The baroness, now considered Europe’s most prominent art collector, has added a Picasso to her collection of great artistic works, Los segadores (oil on canvas, 1907, 65 x 81.5 cm), pictured with her here.
In her choice, Carmen consulted with Tomás Llorens, the Thyssen Bornemisza Museum’s curator and director, a trusted adviser ever since the museum was opened.
“Picasso is the ideal, the painter who moved to Paris around 1905 (not long before he painted Los segadores), where he abandons content to focus more on form”, said Lorens.
Los segadores is one of Carmen Cervera’s favourite paintings – she wanted to be photographed with it for this homage to Picasso – and it will be one of the works in the collection to be housed in the new rooms of the Thyssen Museum.
This is one of the ten most visited museums in Europe, which also exhibits other great works by the Málaga artist, including Hombre con clarinete (1911-12), Cabeza de hombre (1913-14), Arlequín con espejo (1923) and Corrida de toros (1934).
“My greatest wish has been to expand the museum, and it will house my private collection from February 2004 onwards,” says Baron Von Thyssen’s widow. It was her husband, a collector himself, who infused her with a love of art.

Pilar del Castillo
The culture minister in José María Aznar’s cabinet is another great admirer of Picasso’s work. In her opinion, the Málaga painter is the greatest artist of the 20th century because he fuses modernism with tradition in painting.
She chose to pose for this report with one of his sculptures, Cabeza de mujer (Fernande), a bronze from 1909 which is in the Reina Sofía Museum in Madrid.
The sculpture was inspired by the artist’s model Fernande Oliver, of whom Picasso also produced several sketches and paintings. “In this sculpture,” says the Minister, “you can clearly see the fusion of the classic and the modern: the wisdom and the weight of tradition and the newness and the power of the vanguard.”

Juan Manuel Bonet
Art has always been a part of Juan Manuel Bonet’s life. He was one time director of the Valencian Institute of Modern Art and is now director of the Reina Sofía National Art Museum.
Like all modern art lovers, he cannot hide his admiration for Picasso: “For me, Picasso is the artist who opened the 20th century. The expression ‘the century of Picasso’ is very apt.
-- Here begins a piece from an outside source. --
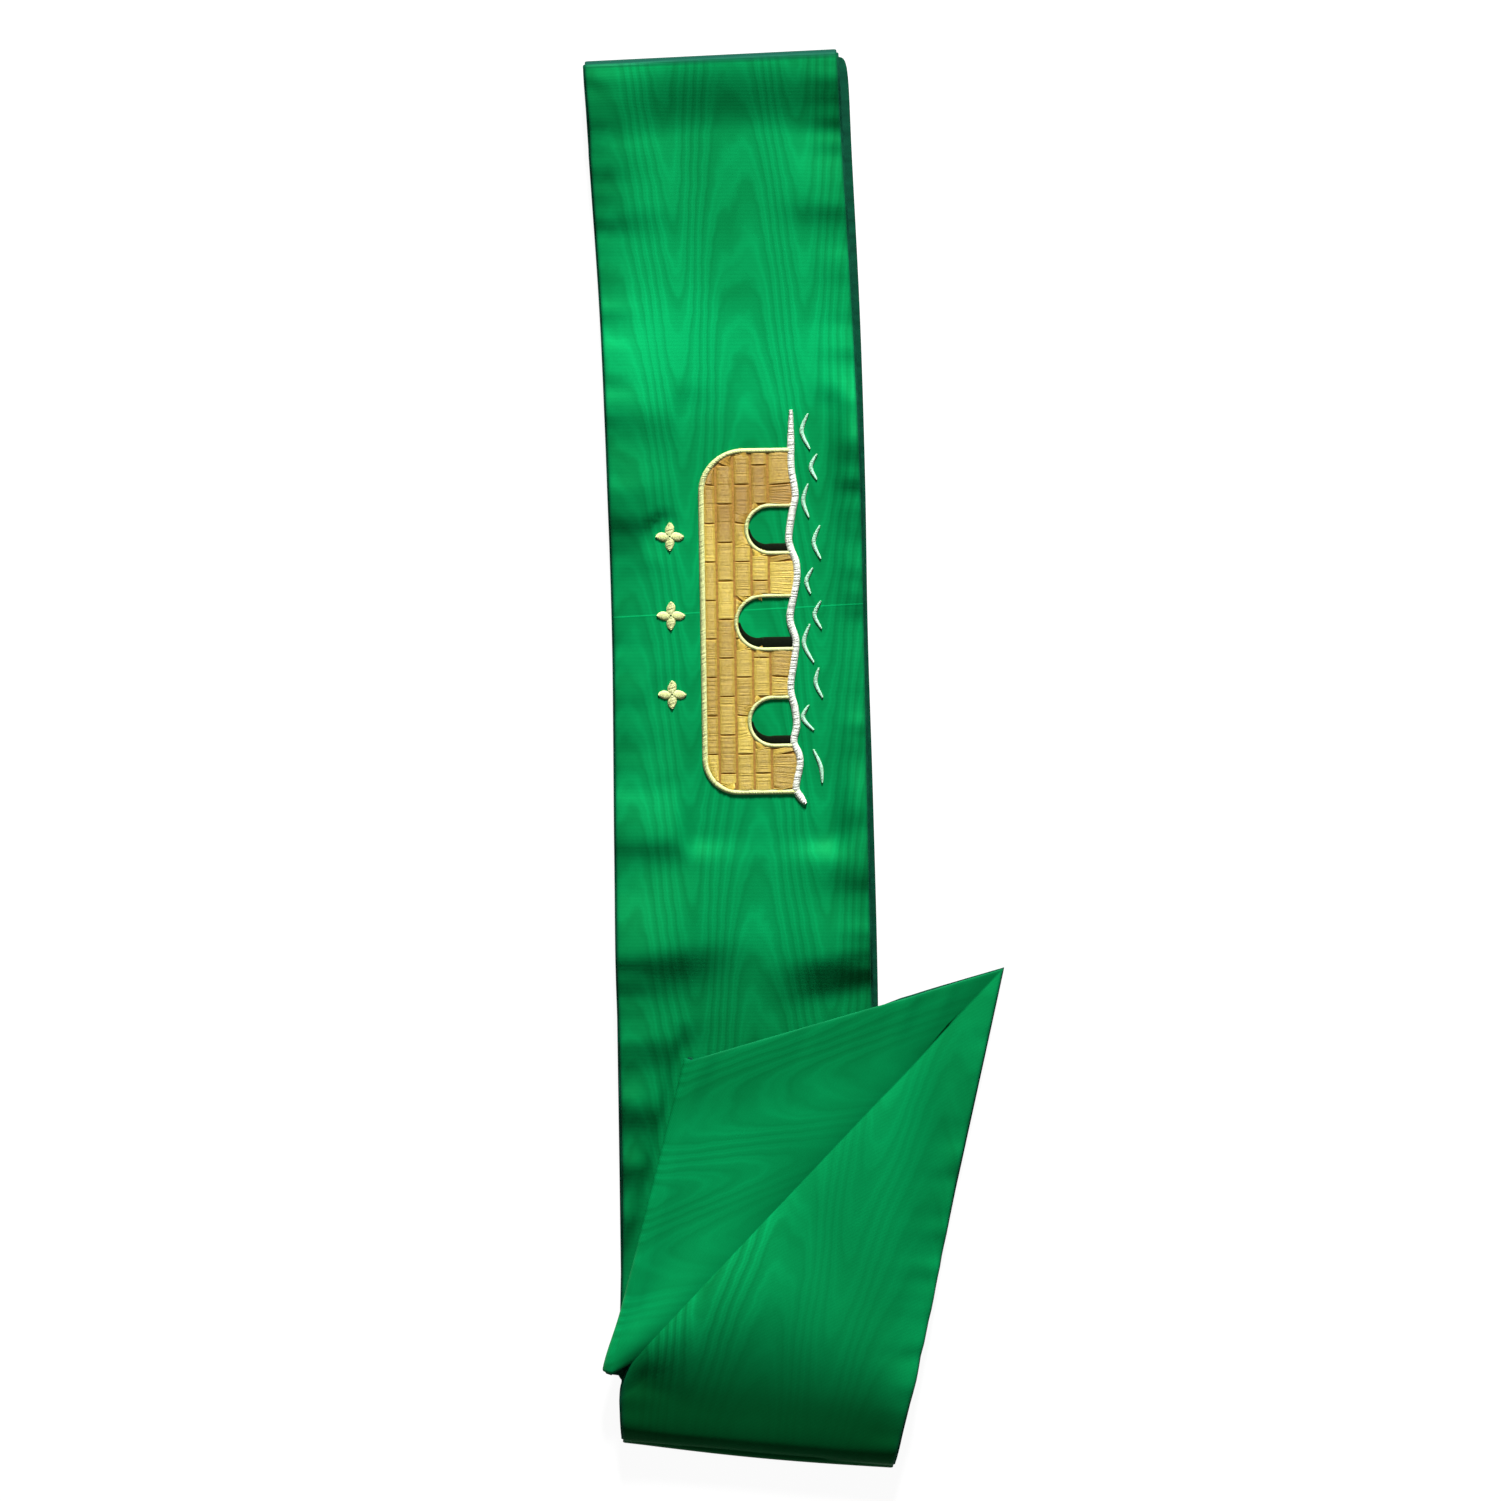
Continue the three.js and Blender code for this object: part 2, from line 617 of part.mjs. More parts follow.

Other important 20th century names are Matisse, Mondrian, Kandinsky and Miró.”
In Juan Manuel Bonet’s opinion, the painter’s best piece is Las señoritas de Aviñón but he has chosen to pose alongside Guernica because of the dramatic circumstances – the Spanish civil war – during which it was painted and because it is the 20th century’s most important historical work.
Bonet also believes that the painting is the jewel in the crown, the piece the rest of our collection revolves around.
The director of the Reina Sofía describes Picasso as: “A man who had an omnivorous curiosity, but who was, deep down, really quite secretive.”
For Bonet his most important contribution to art was the invention of cubism. “But his creative ability was practically relentless. The final phase of his work was not held in high esteem at the time, but it is now considered to be full of new discoveries, of genius.”


Gabriel Alberca
Gabriel Alberca was born in Algeria but has lived most of his life in Málaga.
He is a member of the San Telmo Royal Academy of Fine Arts and he describes himself as a representational artist. He was one of the group of Málaga painters who stayed with Picasso in Cannes in 1957.
Alberca remembers Picasso’s love of life: “He lived life to the full in every way and that’s why he was, to a certain extent, destructive, not only in his art in which he destroyed and recreated everything, but also in his personal life. His life was very complex.”
For Alberca, Pablo Ruiz Picasso is the symbol of the 20th century. His favourite periods are the cubism and the whole of his early work, the blue and pink periods. “He made it very difficult for us all to go on painting. After Picasso, we had to start again from scratch.”